Member of the Newfoundland and Labrador House of Assembly for Carbonear-Harbour Grace
- In office December 11, 2013 – November 27, 2015
- Preceded by: Jerome Kennedy
- Succeeded by: District Abolished

Personal details
- Party: Liberal
- Occupation: Politician, Fisherman

= Sam Slade (politician) =

Canadian politician

Samuel Slade is a Canadian politician.

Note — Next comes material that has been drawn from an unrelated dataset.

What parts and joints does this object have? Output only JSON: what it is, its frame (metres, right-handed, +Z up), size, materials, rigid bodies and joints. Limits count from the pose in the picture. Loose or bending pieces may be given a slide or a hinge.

He was elected to the Newfoundland and Labrador House of Assembly in a by-election on November 26, 2013 and sworn in on December 11, 2013. He represented the electoral district of Carbonear-Harbour Grace as a member of the Liberal Party of Newfoundland and Labrador from 2013 until 2015. In 2015, Slade lost the Liberal nomination in Carbonear - Trinity - Bay de Verde to MHA Steve Crocker.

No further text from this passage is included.